_Problem_
Go through the data below and gather each line containing "where".

_Raw records_
......

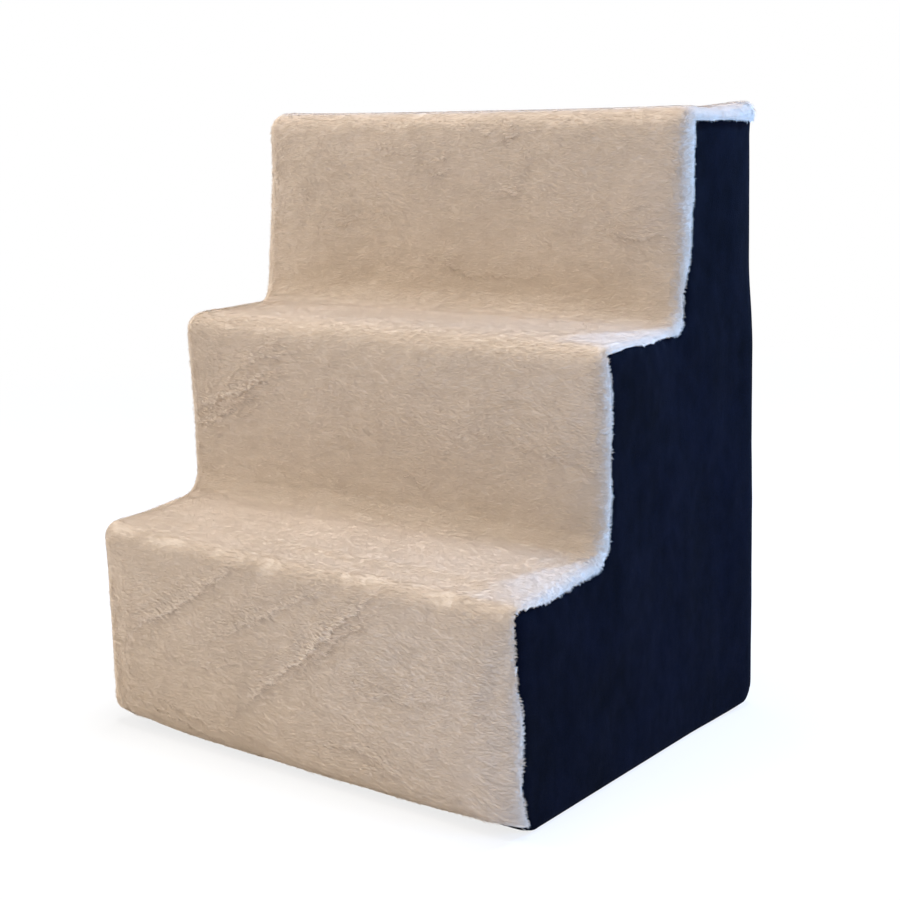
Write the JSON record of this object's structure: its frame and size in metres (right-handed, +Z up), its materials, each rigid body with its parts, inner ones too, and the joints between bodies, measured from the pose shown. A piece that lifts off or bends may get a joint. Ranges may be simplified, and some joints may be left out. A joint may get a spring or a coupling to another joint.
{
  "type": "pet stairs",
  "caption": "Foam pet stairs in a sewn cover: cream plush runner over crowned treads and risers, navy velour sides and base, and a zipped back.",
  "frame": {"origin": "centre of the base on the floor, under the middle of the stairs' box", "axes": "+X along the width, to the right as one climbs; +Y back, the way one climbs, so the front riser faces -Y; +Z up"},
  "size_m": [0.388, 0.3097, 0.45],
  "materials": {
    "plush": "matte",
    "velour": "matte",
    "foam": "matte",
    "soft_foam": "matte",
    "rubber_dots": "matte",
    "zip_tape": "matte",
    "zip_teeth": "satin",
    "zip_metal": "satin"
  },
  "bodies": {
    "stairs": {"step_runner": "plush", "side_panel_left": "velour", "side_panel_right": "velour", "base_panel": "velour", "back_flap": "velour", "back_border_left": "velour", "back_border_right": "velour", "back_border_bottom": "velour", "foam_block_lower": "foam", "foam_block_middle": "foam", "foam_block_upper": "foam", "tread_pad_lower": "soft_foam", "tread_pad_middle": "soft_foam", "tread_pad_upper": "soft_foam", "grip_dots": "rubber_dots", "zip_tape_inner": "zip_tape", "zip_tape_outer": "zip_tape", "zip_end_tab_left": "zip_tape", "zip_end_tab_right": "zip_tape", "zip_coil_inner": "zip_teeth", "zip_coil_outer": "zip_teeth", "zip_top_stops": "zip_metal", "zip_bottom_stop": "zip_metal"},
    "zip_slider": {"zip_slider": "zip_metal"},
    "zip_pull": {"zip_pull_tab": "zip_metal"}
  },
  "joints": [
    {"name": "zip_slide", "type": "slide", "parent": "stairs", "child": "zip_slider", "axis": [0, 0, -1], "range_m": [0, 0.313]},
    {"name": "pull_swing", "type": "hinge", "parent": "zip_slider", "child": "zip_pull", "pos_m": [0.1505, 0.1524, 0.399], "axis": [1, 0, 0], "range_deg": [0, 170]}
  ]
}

......

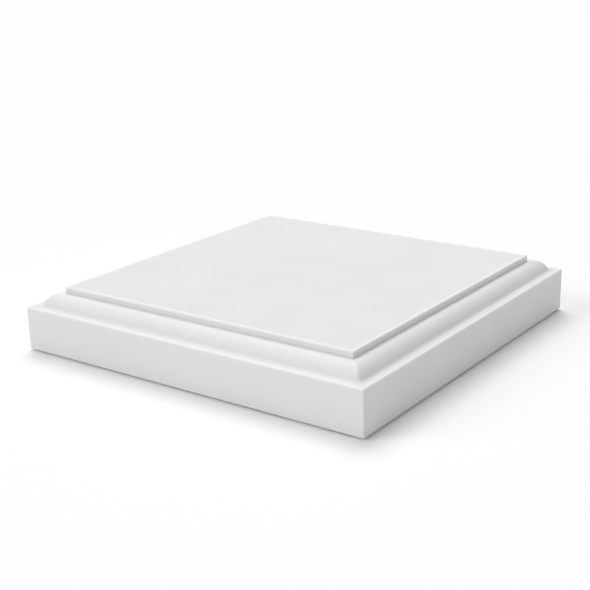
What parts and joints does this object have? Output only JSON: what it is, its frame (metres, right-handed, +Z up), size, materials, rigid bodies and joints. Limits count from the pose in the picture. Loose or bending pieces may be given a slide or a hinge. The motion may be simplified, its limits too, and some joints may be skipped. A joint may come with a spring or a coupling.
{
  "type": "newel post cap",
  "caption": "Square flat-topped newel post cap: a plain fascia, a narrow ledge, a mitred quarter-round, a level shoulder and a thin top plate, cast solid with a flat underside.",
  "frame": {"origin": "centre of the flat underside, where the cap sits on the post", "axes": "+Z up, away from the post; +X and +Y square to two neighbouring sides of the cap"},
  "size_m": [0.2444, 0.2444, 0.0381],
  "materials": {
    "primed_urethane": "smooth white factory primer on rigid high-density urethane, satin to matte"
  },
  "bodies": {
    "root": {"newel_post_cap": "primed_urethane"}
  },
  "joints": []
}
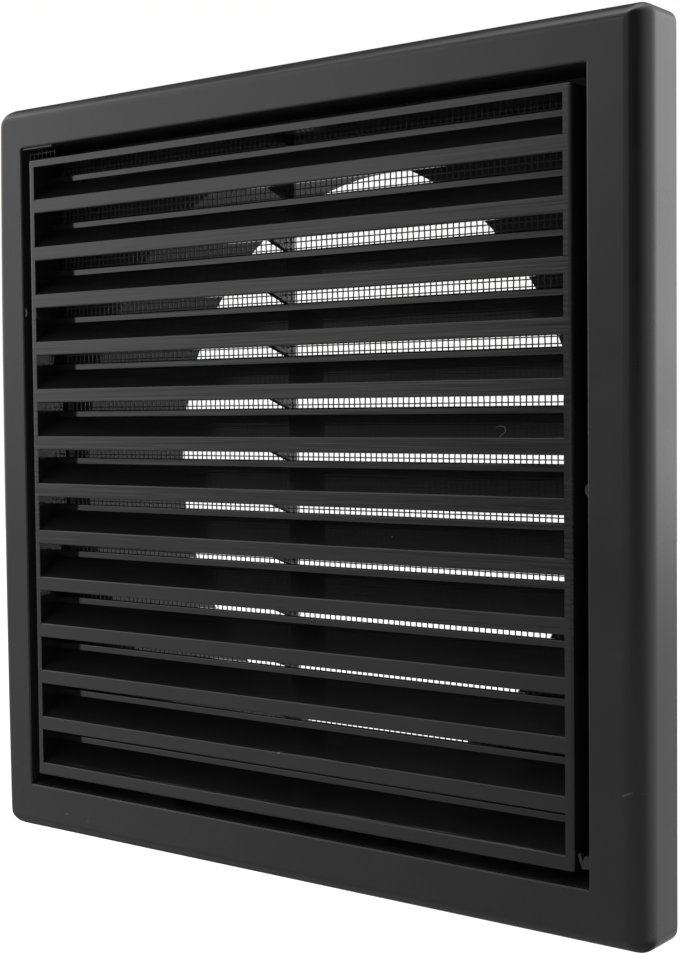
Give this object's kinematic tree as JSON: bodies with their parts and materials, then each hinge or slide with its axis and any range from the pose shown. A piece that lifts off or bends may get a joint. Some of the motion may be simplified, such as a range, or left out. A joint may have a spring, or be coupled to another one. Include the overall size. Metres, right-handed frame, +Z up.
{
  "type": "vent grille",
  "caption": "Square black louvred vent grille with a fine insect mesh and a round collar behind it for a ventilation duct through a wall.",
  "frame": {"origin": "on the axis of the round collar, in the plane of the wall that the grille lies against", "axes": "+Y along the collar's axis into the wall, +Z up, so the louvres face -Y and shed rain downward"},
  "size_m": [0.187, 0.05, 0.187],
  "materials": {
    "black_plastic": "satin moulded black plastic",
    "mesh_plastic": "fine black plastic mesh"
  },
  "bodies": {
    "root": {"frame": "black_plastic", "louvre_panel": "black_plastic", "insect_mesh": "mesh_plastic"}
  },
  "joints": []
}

......

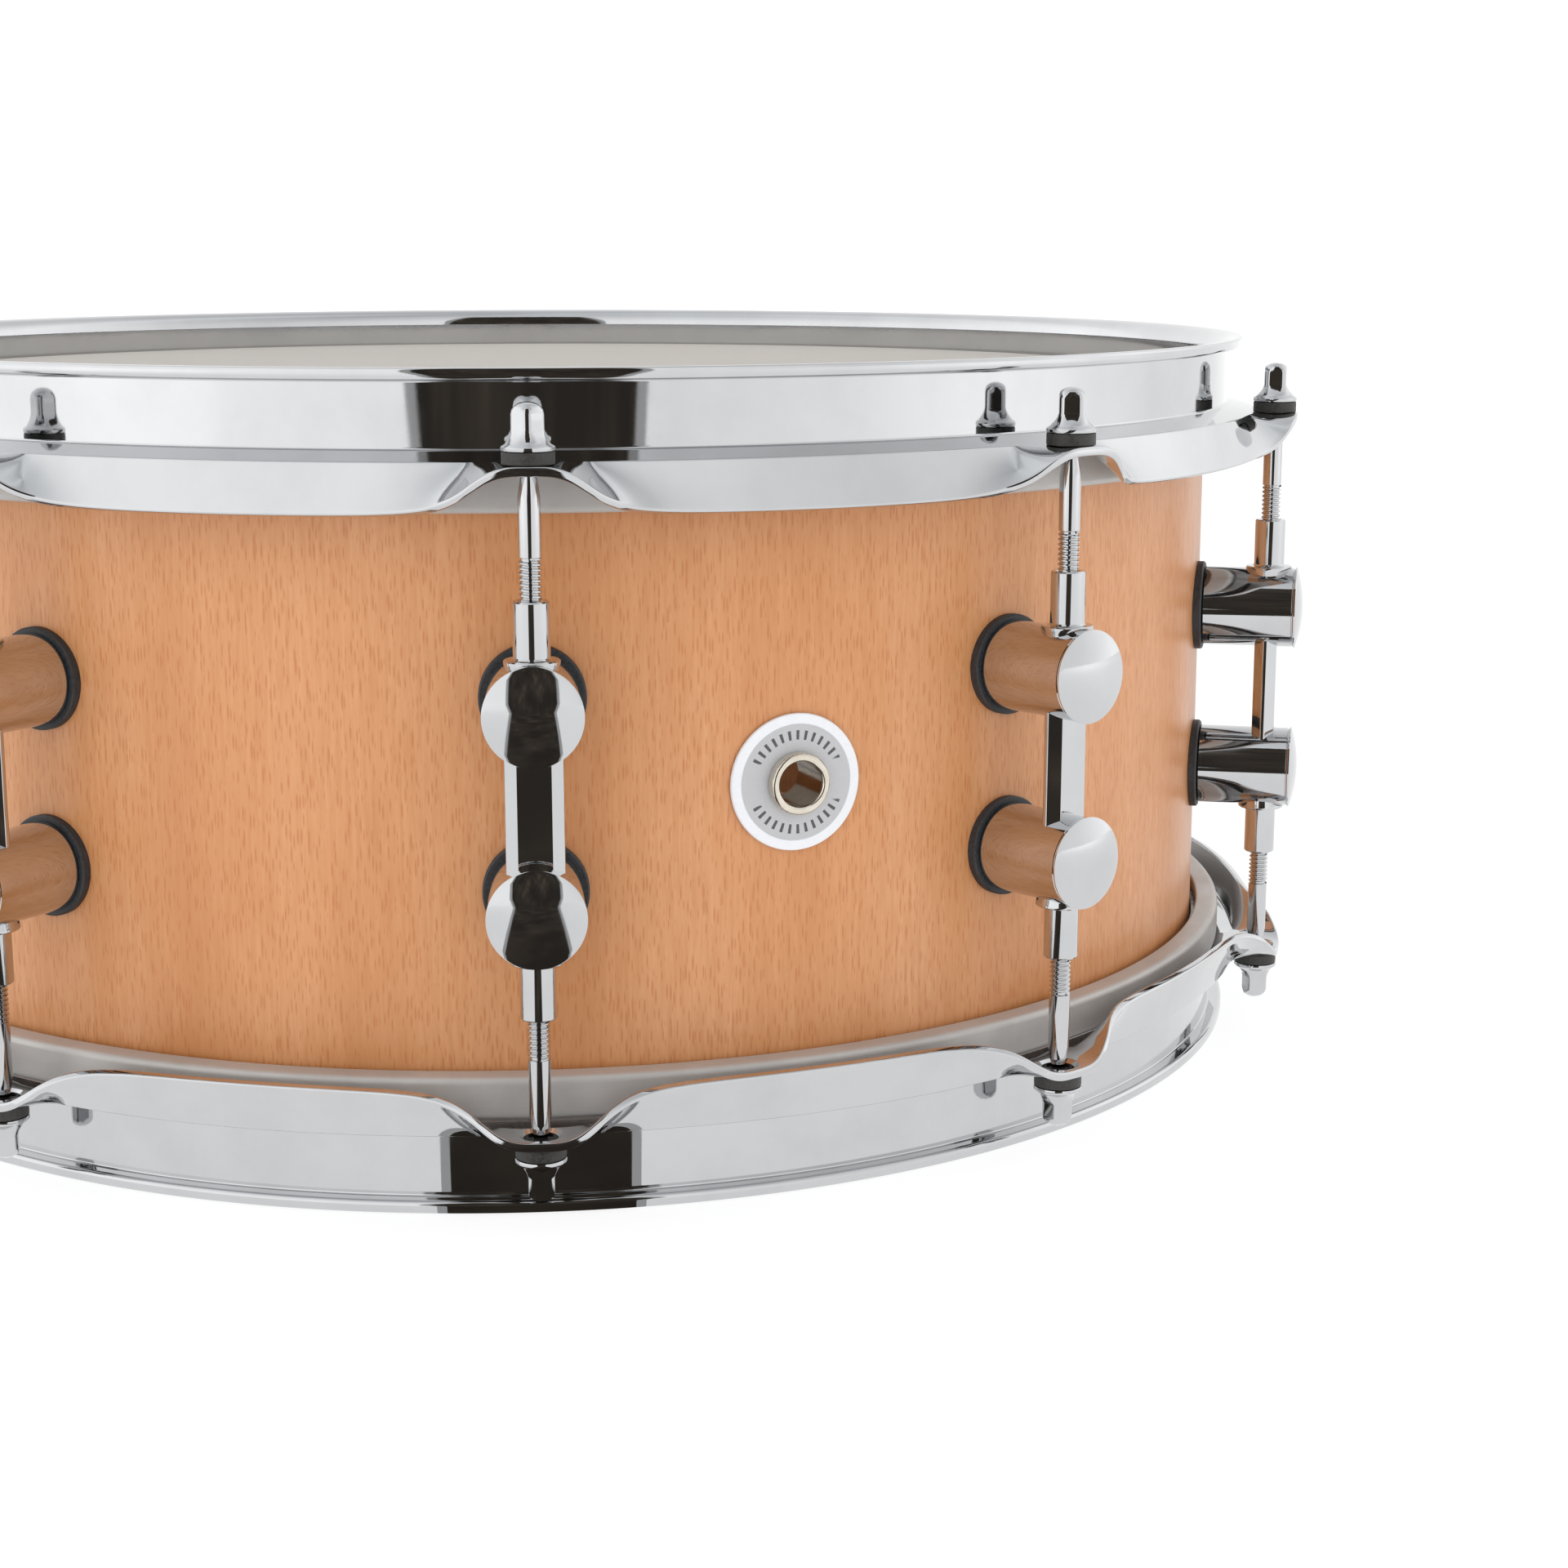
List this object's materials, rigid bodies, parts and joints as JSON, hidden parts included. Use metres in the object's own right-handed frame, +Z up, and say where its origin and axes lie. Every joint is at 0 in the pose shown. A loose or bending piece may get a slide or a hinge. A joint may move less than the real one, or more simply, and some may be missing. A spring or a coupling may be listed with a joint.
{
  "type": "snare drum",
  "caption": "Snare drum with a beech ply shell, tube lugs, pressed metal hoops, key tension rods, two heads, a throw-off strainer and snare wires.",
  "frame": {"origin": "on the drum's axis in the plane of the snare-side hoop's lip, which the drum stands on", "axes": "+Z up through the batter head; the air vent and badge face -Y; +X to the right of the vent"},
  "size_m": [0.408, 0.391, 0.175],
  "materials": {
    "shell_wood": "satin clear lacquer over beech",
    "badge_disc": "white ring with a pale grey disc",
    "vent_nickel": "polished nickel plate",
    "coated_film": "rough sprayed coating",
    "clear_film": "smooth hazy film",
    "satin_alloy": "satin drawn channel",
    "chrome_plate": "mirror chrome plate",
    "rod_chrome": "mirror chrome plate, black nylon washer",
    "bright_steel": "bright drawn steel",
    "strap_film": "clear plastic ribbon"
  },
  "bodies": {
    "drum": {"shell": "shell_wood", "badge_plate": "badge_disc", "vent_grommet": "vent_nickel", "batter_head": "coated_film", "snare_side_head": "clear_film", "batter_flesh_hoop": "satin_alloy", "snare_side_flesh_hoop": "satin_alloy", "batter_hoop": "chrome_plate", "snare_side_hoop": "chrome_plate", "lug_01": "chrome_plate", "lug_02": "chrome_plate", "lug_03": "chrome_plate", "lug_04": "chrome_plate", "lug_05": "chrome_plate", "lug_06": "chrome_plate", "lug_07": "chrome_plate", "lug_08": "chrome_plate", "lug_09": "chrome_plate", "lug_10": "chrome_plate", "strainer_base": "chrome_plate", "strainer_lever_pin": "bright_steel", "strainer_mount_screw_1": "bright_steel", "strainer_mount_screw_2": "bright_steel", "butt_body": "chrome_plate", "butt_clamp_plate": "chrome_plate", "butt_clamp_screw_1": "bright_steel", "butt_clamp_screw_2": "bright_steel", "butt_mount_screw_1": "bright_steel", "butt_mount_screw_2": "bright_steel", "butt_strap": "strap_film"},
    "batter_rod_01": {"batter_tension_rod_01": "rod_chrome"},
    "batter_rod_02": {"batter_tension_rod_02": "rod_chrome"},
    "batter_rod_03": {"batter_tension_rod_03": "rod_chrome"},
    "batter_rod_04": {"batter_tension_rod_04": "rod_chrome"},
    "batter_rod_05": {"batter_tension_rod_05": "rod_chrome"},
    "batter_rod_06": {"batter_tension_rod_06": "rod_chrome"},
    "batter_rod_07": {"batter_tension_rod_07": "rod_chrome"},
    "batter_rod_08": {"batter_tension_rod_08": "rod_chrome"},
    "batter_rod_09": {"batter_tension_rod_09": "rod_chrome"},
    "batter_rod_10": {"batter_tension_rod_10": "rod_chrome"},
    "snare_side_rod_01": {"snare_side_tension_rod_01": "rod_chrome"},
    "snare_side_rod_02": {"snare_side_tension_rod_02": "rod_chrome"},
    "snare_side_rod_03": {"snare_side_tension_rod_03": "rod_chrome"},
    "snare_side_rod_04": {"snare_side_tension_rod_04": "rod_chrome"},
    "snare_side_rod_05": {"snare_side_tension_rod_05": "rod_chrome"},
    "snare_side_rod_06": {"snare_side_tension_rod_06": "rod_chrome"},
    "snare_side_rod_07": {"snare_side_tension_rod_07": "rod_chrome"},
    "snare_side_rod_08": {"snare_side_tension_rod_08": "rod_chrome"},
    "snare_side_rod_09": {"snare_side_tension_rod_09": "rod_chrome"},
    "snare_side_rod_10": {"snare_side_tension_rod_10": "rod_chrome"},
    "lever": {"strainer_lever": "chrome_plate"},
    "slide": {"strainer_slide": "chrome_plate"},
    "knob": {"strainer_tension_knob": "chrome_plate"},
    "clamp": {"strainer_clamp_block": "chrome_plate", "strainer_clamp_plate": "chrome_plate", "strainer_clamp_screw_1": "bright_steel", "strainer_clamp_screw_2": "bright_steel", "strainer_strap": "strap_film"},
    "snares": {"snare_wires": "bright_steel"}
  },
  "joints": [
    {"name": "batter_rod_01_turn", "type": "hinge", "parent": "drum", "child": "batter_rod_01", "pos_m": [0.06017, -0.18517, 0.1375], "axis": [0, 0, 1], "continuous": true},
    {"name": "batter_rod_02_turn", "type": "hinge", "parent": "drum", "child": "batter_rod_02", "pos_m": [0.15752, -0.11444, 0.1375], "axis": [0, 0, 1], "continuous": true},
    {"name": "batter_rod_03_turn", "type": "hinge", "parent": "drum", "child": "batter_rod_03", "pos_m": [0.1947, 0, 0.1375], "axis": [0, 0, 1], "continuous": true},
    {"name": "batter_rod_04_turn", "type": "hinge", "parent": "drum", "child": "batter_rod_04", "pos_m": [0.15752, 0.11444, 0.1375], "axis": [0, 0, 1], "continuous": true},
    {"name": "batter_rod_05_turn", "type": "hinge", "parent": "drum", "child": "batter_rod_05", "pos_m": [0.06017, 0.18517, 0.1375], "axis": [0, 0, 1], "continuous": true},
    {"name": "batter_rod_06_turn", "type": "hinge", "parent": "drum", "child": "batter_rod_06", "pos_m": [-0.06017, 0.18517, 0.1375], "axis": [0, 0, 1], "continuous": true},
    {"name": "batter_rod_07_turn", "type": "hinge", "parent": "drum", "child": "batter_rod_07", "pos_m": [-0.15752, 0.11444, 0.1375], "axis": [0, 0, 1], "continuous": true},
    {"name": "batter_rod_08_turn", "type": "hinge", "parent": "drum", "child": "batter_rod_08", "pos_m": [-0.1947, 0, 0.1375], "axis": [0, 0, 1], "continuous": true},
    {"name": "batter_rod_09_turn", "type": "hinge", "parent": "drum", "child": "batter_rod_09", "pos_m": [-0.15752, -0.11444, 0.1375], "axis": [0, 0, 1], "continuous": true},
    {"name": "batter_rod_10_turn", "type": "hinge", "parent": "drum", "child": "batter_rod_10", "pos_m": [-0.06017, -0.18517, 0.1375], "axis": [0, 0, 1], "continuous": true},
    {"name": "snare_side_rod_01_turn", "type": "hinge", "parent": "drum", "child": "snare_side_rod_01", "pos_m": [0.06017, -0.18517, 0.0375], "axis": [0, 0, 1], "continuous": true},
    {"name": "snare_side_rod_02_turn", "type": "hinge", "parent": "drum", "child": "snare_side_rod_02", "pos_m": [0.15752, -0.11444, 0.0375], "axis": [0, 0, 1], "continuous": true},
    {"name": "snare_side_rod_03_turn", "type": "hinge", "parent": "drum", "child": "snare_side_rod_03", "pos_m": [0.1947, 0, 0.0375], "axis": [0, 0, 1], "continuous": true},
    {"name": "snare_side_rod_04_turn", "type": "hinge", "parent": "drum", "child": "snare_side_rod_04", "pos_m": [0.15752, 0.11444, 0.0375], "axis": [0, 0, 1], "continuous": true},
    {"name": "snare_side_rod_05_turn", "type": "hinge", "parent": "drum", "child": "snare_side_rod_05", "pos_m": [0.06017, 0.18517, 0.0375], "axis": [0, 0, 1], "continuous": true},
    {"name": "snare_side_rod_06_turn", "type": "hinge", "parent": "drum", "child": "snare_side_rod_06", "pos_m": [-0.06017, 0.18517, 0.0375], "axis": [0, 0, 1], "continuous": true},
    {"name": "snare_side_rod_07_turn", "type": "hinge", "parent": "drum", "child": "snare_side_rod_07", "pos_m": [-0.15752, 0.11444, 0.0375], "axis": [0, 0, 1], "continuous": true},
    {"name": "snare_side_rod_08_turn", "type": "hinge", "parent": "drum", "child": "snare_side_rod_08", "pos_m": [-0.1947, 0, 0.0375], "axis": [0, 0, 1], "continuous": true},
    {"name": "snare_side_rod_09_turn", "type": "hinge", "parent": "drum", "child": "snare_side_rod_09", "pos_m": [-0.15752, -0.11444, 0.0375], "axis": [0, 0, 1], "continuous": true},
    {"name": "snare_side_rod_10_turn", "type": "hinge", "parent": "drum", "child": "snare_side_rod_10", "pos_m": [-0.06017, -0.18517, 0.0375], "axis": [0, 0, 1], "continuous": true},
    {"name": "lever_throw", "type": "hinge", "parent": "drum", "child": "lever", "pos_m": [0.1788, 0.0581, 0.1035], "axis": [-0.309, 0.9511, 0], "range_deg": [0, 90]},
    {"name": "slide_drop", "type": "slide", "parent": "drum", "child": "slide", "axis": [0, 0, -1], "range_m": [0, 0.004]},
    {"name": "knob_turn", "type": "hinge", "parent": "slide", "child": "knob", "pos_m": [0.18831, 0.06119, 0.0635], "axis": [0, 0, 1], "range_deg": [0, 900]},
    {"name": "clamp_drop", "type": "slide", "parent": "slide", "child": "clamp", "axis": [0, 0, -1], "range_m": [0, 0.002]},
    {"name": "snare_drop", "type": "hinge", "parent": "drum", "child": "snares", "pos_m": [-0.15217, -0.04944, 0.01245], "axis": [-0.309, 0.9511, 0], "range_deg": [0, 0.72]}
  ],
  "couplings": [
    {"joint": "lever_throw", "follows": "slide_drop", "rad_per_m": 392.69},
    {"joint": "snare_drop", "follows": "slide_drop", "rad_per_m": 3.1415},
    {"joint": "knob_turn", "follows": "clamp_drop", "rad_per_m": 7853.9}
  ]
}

......

_Expected answer_
  "frame": {"origin": "centre of the flat underside, where the cap sits on the post", "axes": "+Z up, away from the post; +X and +Y square to two neighbouring sides of the cap"},
List this object's materials, rigid bodies, parts and joints as JSON, hidden parts included. Use metres in the object's own right-handed frame, +Z up, and say where its origin and axes lie. Every joint is at 0 in the pose shown. A loose or bending piece may get a slide or a hinge. A joint may move less than the real one, or more simply, and some may be missing. A spring or a coupling may be listed with a joint.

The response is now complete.